- _Challenge_
Give the listing again in full, exactly as written.

- _Supplied information_
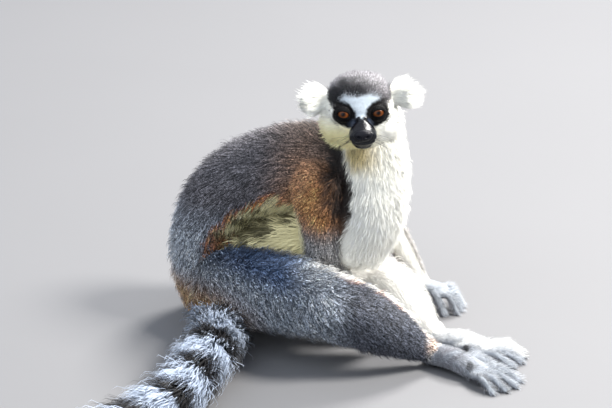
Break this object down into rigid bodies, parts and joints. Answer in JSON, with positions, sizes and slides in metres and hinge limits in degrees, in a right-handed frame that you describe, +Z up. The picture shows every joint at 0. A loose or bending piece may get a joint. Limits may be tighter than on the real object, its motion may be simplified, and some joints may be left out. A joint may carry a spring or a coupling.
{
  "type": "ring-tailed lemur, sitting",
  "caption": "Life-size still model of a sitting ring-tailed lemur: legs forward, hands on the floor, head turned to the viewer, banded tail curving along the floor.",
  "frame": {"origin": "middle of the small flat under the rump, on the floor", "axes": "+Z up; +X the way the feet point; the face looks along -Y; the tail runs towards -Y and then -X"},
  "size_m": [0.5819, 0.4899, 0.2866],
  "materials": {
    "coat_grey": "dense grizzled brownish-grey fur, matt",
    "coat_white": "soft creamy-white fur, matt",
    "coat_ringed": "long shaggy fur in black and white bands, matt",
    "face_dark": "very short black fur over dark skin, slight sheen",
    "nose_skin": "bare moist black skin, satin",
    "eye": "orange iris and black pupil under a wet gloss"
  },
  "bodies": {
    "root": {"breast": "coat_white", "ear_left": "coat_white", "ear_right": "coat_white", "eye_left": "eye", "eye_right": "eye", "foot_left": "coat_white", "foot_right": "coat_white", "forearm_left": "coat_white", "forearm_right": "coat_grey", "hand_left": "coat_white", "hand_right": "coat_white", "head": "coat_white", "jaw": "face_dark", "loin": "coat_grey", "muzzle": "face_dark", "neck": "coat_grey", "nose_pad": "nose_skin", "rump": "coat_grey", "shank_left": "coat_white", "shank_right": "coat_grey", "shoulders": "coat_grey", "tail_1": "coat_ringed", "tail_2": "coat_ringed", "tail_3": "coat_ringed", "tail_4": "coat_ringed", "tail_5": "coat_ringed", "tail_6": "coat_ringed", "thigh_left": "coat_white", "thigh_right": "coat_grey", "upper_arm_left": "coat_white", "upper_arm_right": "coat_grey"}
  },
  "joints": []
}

- _Expected answer_
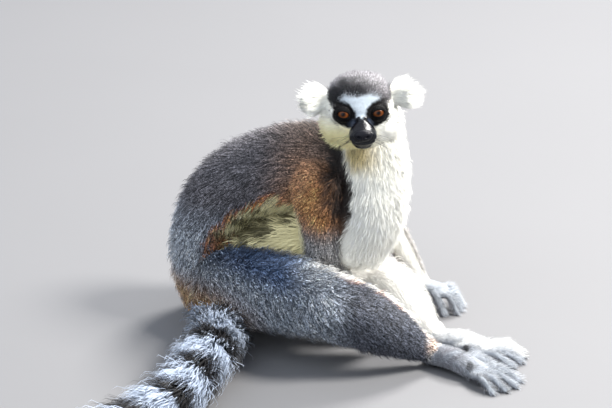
Break this object down into rigid bodies, parts and joints. Answer in JSON, with positions, sizes and slides in metres and hinge limits in degrees, in a right-handed frame that you describe, +Z up. The picture shows every joint at 0. A loose or bending piece may get a joint. Limits may be tighter than on the real object, its motion may be simplified, and some joints may be left out. A joint may carry a spring or a coupling.
{
  "type": "ring-tailed lemur, sitting",
  "caption": "Life-size still model of a sitting ring-tailed lemur: legs forward, hands on the floor, head turned to the viewer, banded tail curving along the floor.",
  "frame": {"origin": "middle of the small flat under the rump, on the floor", "axes": "+Z up; +X the way the feet point; the face looks along -Y; the tail runs towards -Y and then -X"},
  "size_m": [0.5819, 0.4899, 0.2866],
  "materials": {
    "coat_grey": "dense grizzled brownish-grey fur, matt",
    "coat_white": "soft creamy-white fur, matt",
    "coat_ringed": "long shaggy fur in black and white bands, matt",
    "face_dark": "very short black fur over dark skin, slight sheen",
    "nose_skin": "bare moist black skin, satin",
    "eye": "orange iris and black pupil under a wet gloss"
  },
  "bodies": {
    "root": {"breast": "coat_white", "ear_left": "coat_white", "ear_right": "coat_white", "eye_left": "eye", "eye_right": "eye", "foot_left": "coat_white", "foot_right": "coat_white", "forearm_left": "coat_white", "forearm_right": "coat_grey", "hand_left": "coat_white", "hand_right": "coat_white", "head": "coat_white", "jaw": "face_dark", "loin": "coat_grey", "muzzle": "face_dark", "neck": "coat_grey", "nose_pad": "nose_skin", "rump": "coat_grey", "shank_left": "coat_white", "shank_right": "coat_grey", "shoulders": "coat_grey", "tail_1": "coat_ringed", "tail_2": "coat_ringed", "tail_3": "coat_ringed", "tail_4": "coat_ringed", "tail_5": "coat_ringed", "tail_6": "coat_ringed", "thigh_left": "coat_white", "thigh_right": "coat_grey", "upper_arm_left": "coat_white", "upper_arm_right": "coat_grey"}
  },
  "joints": []
}